The UK could store up to 78 gigatons of CO2 - representing one of the largest storage capacities in Europe, with enough room to hold two centuries' worth of the country's current emissions.

By Joseph Murphy

The UK carbon capture and storage (CCS) industry could be worth £20bn to the offshore oil and gas supply chain within the next ten years and £100bn ($121bn) by 2050, according to a study published by Offshore Energies UK (OEUK).

“Carbon capture and storage is going to be a key tool in our fight against climate change. It offers a huge opportunity for the UK offshore energy supply chain to help energy intensive industries cut emissions," OEUK supply chain and operations director Katy Heidenreich said in a statement. "“If we get this right, it could unlock £100 billion of work for UK manufacturing employers by 2050. This will support UK jobs, cut emissions, boost the economy and develop skills which can be exported globally."

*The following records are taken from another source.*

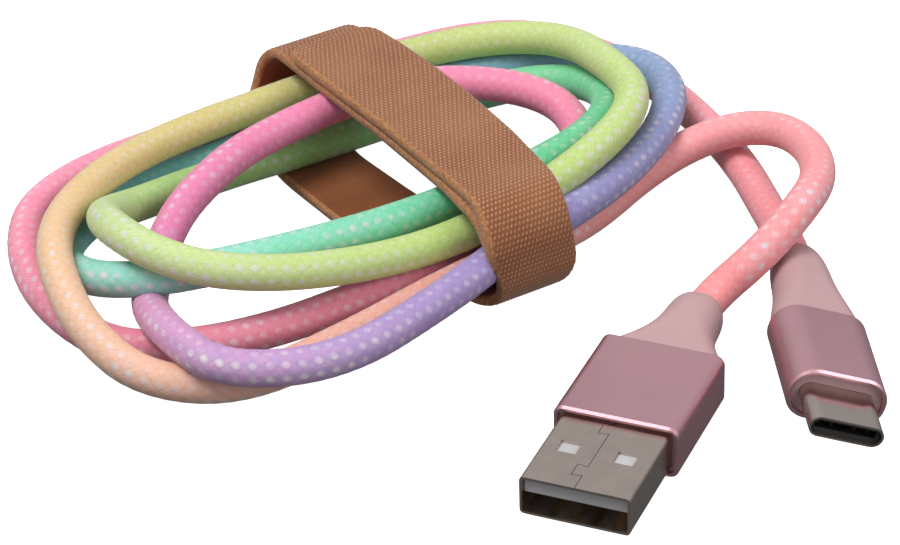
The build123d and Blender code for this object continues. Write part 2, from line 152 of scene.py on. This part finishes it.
# The cord's dye, from the USB-C end: share of the length and colour
DYE = [
    (0.00, (0.90, 0.29, 0.31)),
    (0.04, (0.93, 0.34, 0.38)),
    (0.09, (0.92, 0.32, 0.46)),
    (0.14, (0.97, 0.30, 0.44)),
    (0.18, (0.74, 0.22, 0.31)),
    (0.23, (0.90, 0.26, 0.38)),
    (0.26, (0.90, 0.25, 0.42)),
    (0.30, (0.76, 0.20, 0.40)),
    (0.325, (0.62, 0.30, 0.54)),
    (0.345, (0.44, 0.28, 0.56)),
    (0.37, (0.31, 0.24, 0.52)),
    (0.40, (0.24, 0.28, 0.53)),
    (0.43, (0.25, 0.39, 0.60)),
    (0.45, (0.13, 0.42, 0.46)),
    (0.49, (0.15, 0.50, 0.48)),
    (0.515, (0.28, 0.68, 0.58)),
    (0.545, (0.18, 0.64, 0.40)),
    (0.57, (0.10, 0.56, 0.26)),
    (0.60, (0.22, 0.72, 0.38)),
    (0.63, (0.24, 0.50, 0.14)),
    (0.65, (0.38, 0.60, 0.20)),
    (0.68, (0.56, 0.70, 0.28)),
    (0.72, (0.46, 0.63, 0.16)),
    (0.76, (0.56, 0.71, 0.26)),
    (0.79, (0.52, 0.58, 0.18)),
    (0.82, (0.66, 0.54, 0.20)),
    (0.845, (0.80, 0.52, 0.28)),
    (0.875, (0.84, 0.48, 0.36)),
    (0.91, (0.74, 0.30, 0.24)),
    (0.95, (0.95, 0.36, 0.38)),
    (1.00, (0.90, 0.29, 0.30)),
]
FLECK = (0.70, 0.64, 0.68, 1)

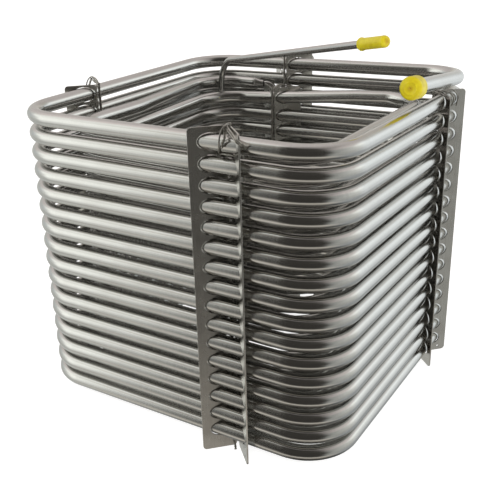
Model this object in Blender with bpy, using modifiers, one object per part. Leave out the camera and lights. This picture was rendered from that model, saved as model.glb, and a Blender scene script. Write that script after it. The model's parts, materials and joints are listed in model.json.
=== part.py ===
"""Immersion wort chiller: two nested square coils of stainless tube, tied between perforated strips.

Metres, +Z up. The origin is the centre of the footprint, on the plane that the strips stand on.
The coils are seen from above as rounded squares. The front side is -Y, the right side is +X.
"""
import math

import bpy
from mathutils import Matrix, Vector

# Tubes
TUBE_OD = 0.0127
RISER_OD = 0.00635
TUBE_R = TUBE_OD / 2
RISER_R = RISER_OD / 2
BEND_R = 0.040            # centreline radius of the coils' corners
BUTT_GAP = 0.0003         # between the ends of joined tubes
BEND_LEG = 0.004          # straight end of the bend that joins the two coils

# Coils: half the side of each square, measured on the tube's centreline
OUTER_HALF = 0.147
COIL_GAP = 0.0286         # outer centreline to inner centreline
INNER_HALF = OUTER_HALF - COIL_GAP
PITCH = 0.01625
OUTER_TURNS = 16
OUTER_TOP_Z = 0.2734      # outer centreline where it would cross y = 0 on the right side
OUTLET_Y = -0.0085        # end of the capped run on the right side
OUTLET_Z = 0.2840
COIL_END_X = 0.020        # both coils end here, on the back side, at the bottom

# The outer coil isn't an even helix: its front right corner and right side sit higher
LIFT = 0.0030
LIFT_RISE = (0.653, 0.846)   # turns from y = 0 on the right side: along the front
LIFT_FALL = (0.060, 0.130)   # the same, round the back right corner

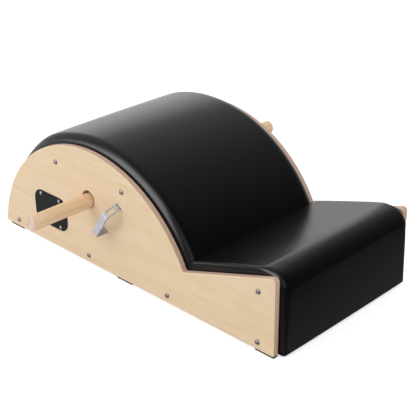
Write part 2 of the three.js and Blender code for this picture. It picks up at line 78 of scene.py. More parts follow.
# Clearances
rest_gap = 0.3 * mm
pad_gap = 0.9 * mm
overrun = 2 * mm  # how far a cutter runs past the face that it opens
pad_half = half_inner - rest_gap

# Decks under the pads
deck_thickness = 9 * mm
deck_radius = arc_radius - 18 * mm
deck_inner_radius = deck_radius - deck_thickness
seat_deck_depth = 8.9 * mm
seat_deck_under = -seat_deck_depth - deck_thickness
groove_depth = 5 * mm
deck_nose_round = 6 * mm
barrel_deck_overlap = 24 * mm
deck_lift = 3 * mm
front_overhang = 15 * mm
front_board_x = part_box("front_board")[0].x

# Pads
pad_radius = arc_radius + 24 * mm
barrel_crown = 1.4 * mm
barrel_shoulder = 24 * mm
far_shoulder_left, far_shoulder_top = 20 * mm, 31 * mm  # the far end is rounder over the top
barrel_bulge = 2.4 * mm  # how much fuller the pad is between its top and its heel
bulge_angle, bulge_spread = math.radians(-28), math.radians(12)
heel_thinning = 4.4 * mm
thinning_start, thinning_end = math.radians(22), math.radians(52)
seat_rise_rear = 23.4 * mm
seat_rise_crest = 17.4 * mm
seat_crest_x = panel_end - 37.7 * mm  # where the top bows over toward the nose
seat_crest_round = 100 * mm
seat_nose_lift = math.radians(2.3)  # how steeply the top still climbs where the nose begins
seat_nose_round = 40 * mm
seat_fullness = 2 * mm  # how far the front stands past the deck's overhang
seat_lean = 2 * mm  # how far the front leans out toward the floor
seat_stations = -75 * mm, -5 * mm, 60 * mm, 170 * mm  # along the face, from the nose's corner
seat_near_shoulders = 8 * mm, 17 * mm, 17 * mm, 7 * mm  # tight along the top and at the hem
seat_far_shoulders = 11 * mm, 18 * mm, 12 * mm, 6 * mm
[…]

The UK could store up to 78 gigatons of CO- representing one of the largest storage capacities in Europe, with enough room to hold two centuries' worth of the country's current emissions. The UK also has the potential to export CCS technology and expertise, OEUK said.

However, the government needs to accelerate the second phase of its funding programme for decarbonising industrial clusters with CCS, the association said, and while the supply chain is suitably experienced, it is also "fragile and the UK is at risk of losing it to more attractive opportunities elsewhere in the world if it does not secure a first-mover advantage."

Harnessing the UK's CCS potential will primarily benefit communities in Aberdeen, Inverness, Liverpool, North Wales, East Anglia, Lincolnshire, Yorkshire and Teesside, OEUK said.